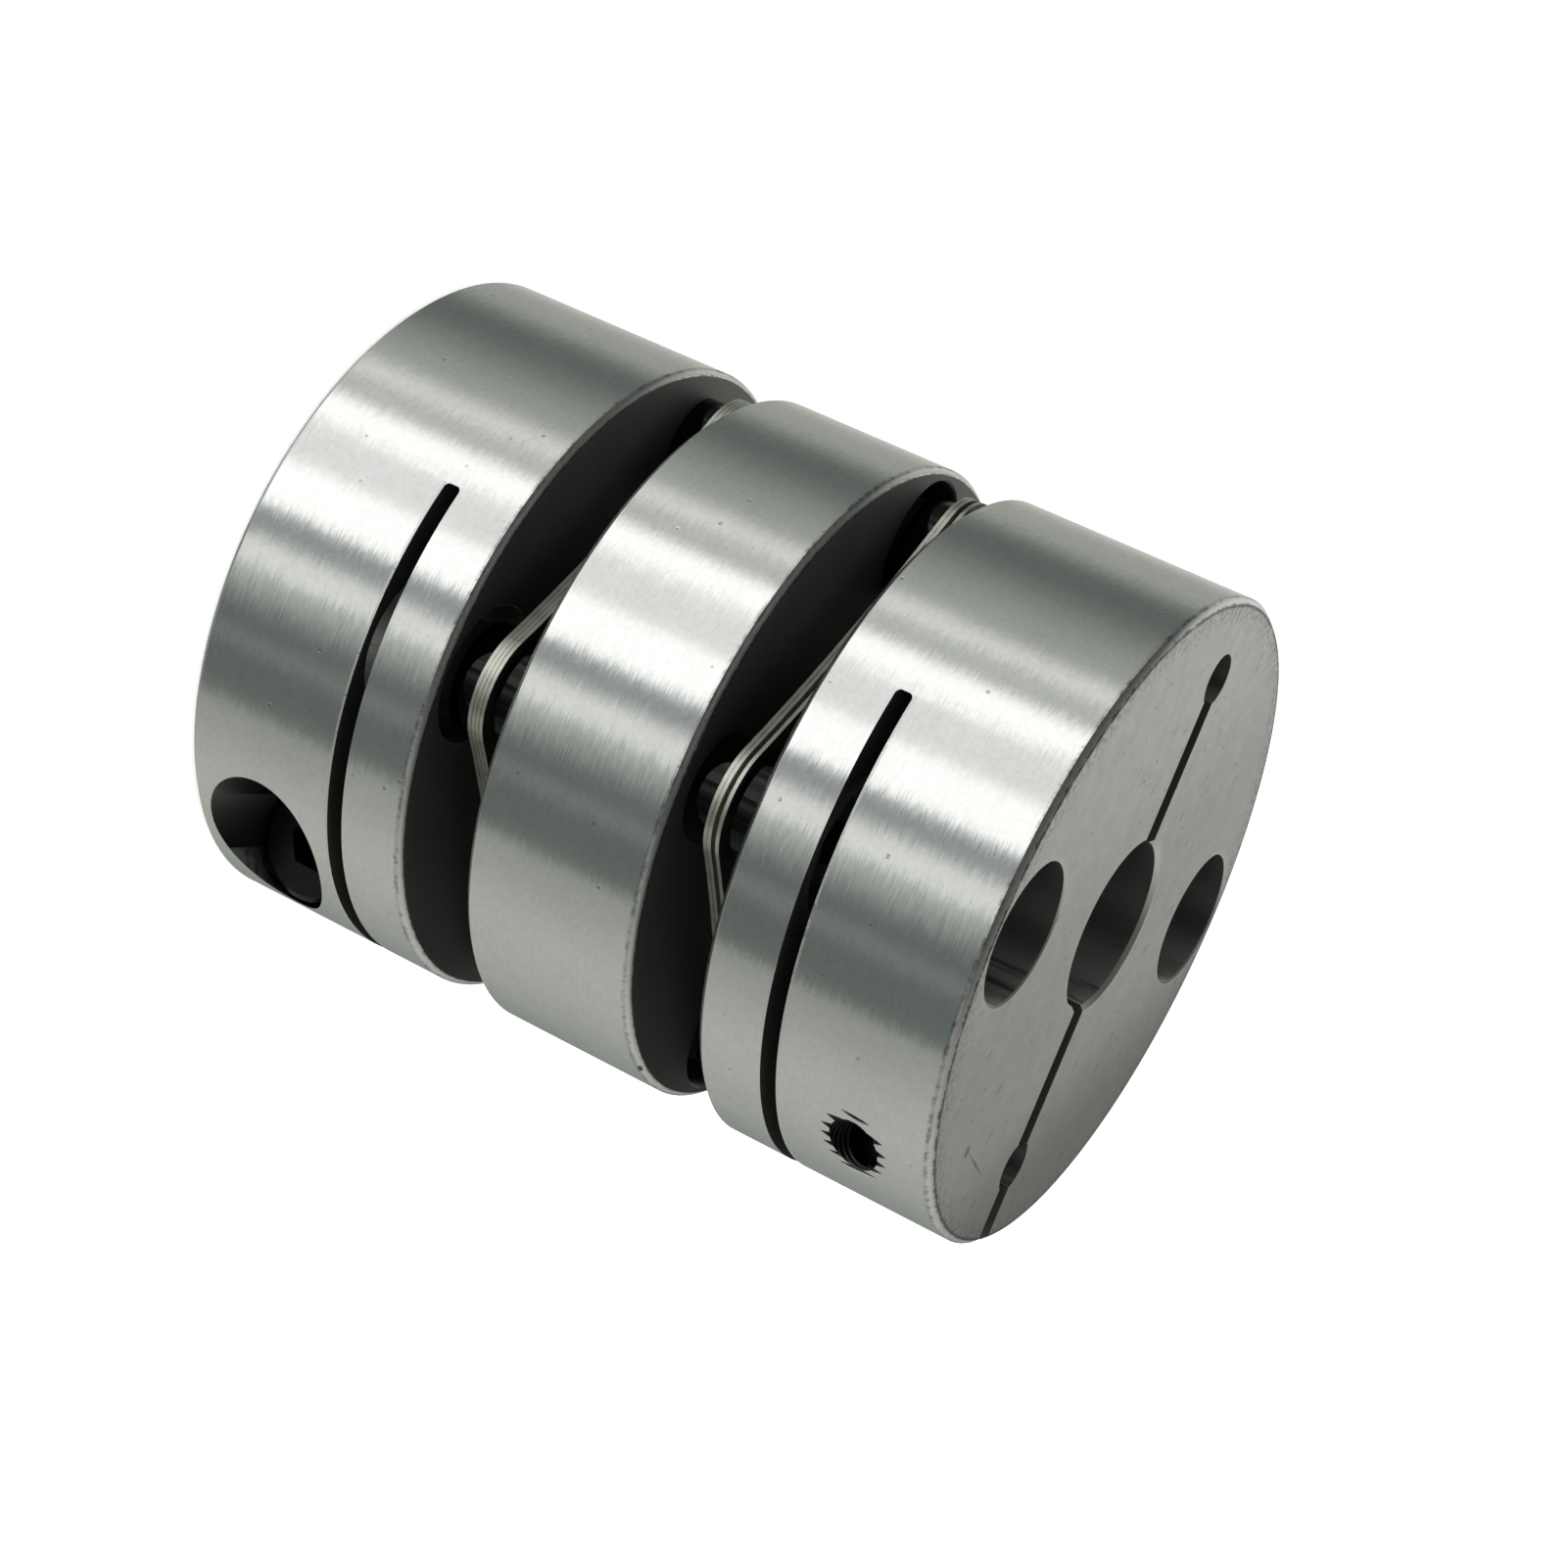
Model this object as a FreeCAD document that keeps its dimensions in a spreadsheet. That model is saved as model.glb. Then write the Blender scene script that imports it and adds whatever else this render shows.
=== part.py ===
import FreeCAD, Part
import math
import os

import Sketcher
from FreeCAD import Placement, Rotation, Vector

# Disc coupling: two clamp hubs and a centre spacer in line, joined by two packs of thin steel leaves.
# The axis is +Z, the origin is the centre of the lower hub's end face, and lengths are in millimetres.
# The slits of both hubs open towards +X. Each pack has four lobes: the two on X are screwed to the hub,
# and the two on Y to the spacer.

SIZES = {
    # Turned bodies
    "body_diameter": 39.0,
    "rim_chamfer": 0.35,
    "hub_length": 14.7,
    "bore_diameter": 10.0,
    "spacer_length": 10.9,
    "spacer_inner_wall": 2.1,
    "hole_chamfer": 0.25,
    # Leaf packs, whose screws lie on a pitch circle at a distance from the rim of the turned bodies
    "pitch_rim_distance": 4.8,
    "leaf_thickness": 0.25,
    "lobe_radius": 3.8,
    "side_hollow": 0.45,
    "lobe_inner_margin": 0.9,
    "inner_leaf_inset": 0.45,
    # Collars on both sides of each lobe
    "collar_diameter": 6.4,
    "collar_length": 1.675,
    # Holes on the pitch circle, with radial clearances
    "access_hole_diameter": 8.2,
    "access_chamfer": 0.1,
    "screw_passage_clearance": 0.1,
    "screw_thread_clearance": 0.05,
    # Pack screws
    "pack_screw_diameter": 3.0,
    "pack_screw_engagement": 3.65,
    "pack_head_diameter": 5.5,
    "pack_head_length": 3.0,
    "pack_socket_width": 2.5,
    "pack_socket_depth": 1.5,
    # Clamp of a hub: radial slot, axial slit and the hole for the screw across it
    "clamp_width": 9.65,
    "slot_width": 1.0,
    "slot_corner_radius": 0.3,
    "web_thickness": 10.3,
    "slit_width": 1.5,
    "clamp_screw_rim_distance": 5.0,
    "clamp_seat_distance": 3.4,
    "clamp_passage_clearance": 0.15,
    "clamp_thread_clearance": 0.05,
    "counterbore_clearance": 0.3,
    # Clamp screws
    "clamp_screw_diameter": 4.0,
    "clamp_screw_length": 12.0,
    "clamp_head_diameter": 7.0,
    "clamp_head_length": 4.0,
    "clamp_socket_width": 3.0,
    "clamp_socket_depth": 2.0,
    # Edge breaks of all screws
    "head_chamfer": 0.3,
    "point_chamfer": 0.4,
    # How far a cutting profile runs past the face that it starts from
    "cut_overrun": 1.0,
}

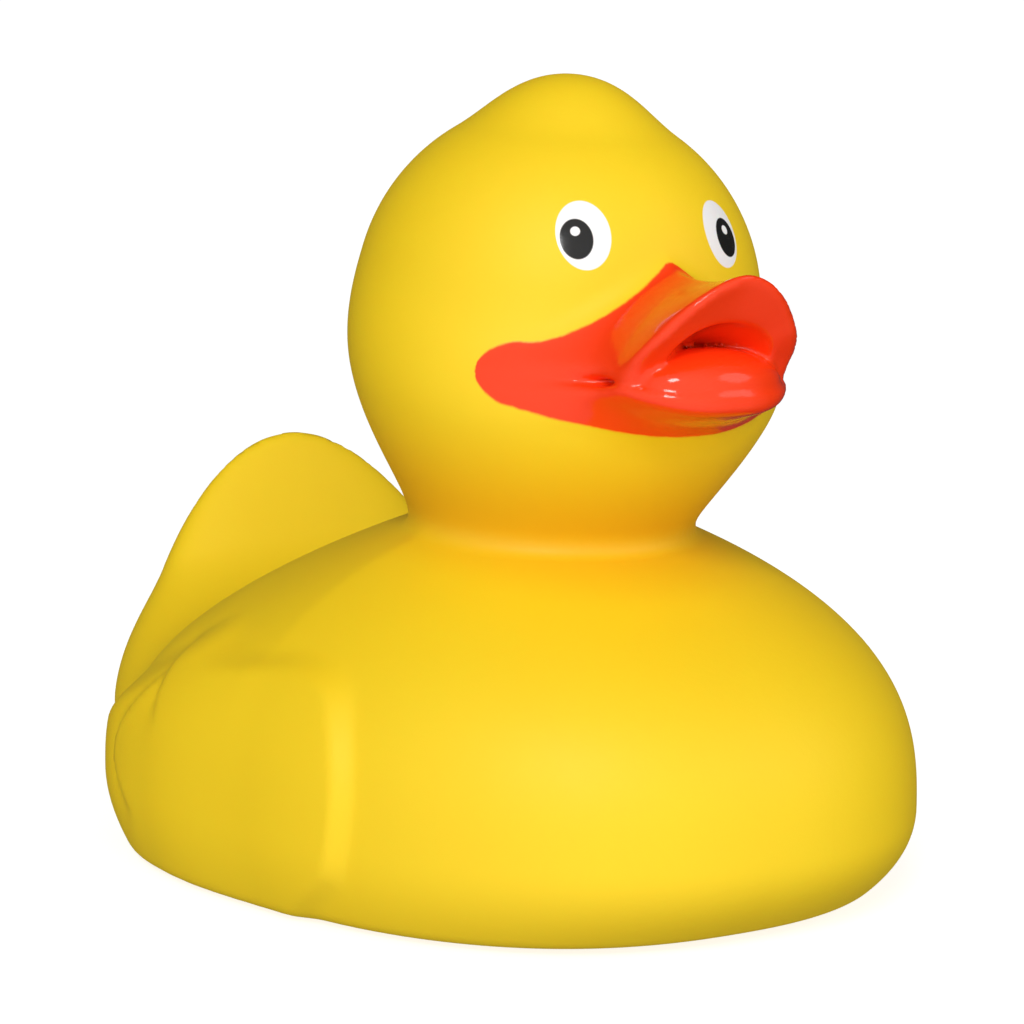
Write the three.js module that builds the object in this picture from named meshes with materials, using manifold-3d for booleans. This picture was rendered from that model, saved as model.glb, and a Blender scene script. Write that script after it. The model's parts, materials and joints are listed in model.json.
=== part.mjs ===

──────────

- Given instruction -
Each line from the start of the listing above through the line containing "# and the two on Y to the spacer." should be copied exactly, please, with no other lines added.

- Full output -
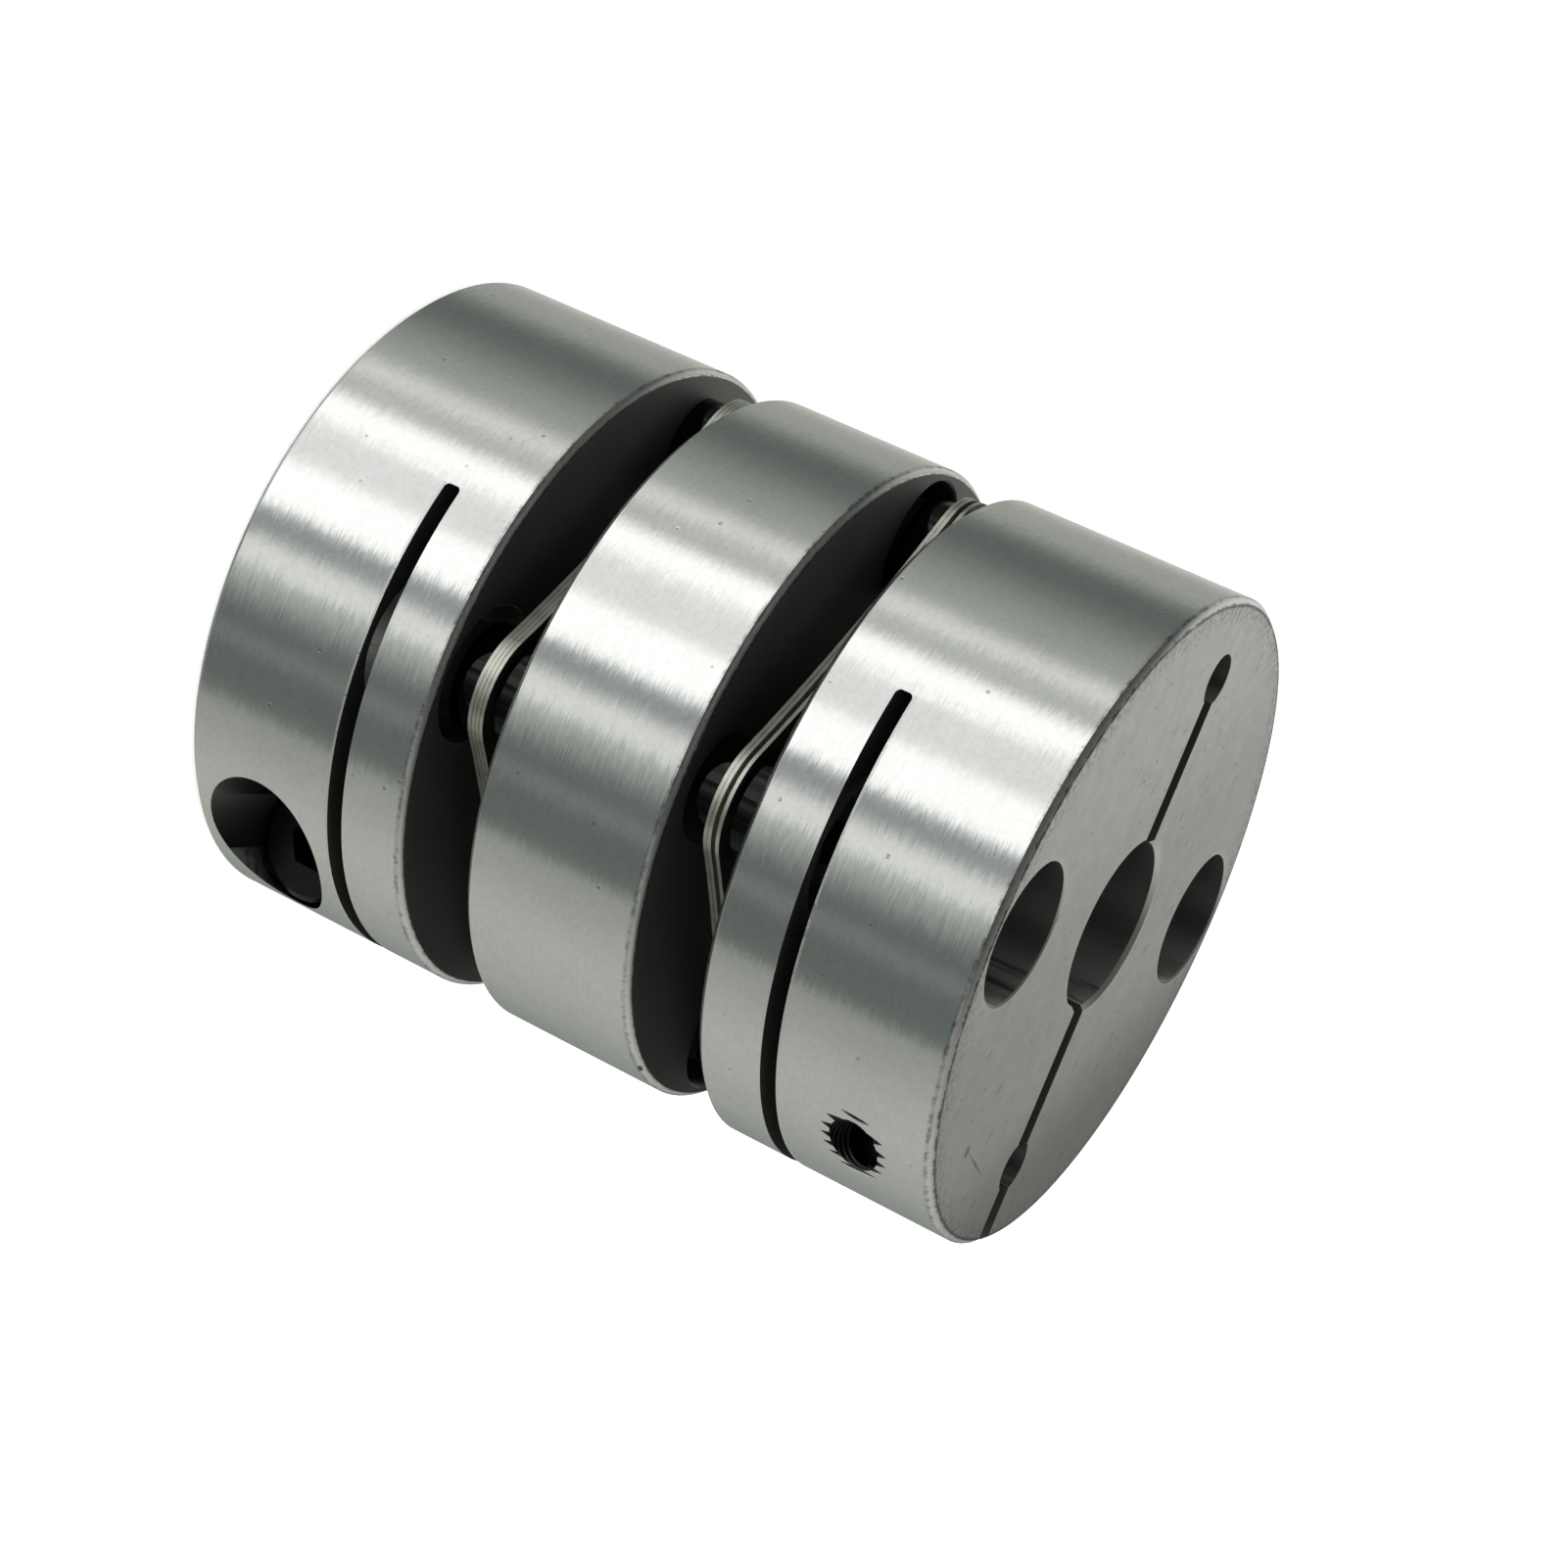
Model this object as a FreeCAD document that keeps its dimensions in a spreadsheet. That model is saved as model.glb. Then write the Blender scene script that imports it and adds whatever else this render shows.
=== part.py ===
import FreeCAD, Part
import math
import os

import Sketcher
from FreeCAD import Placement, Rotation, Vector

# Disc coupling: two clamp hubs and a centre spacer in line, joined by two packs of thin steel leaves.
# The axis is +Z, the origin is the centre of the lower hub's end face, and lengths are in millimetres.
# The slits of both hubs open towards +X. Each pack has four lobes: the two on X are screwed to the hub,
# and the two on Y to the spacer.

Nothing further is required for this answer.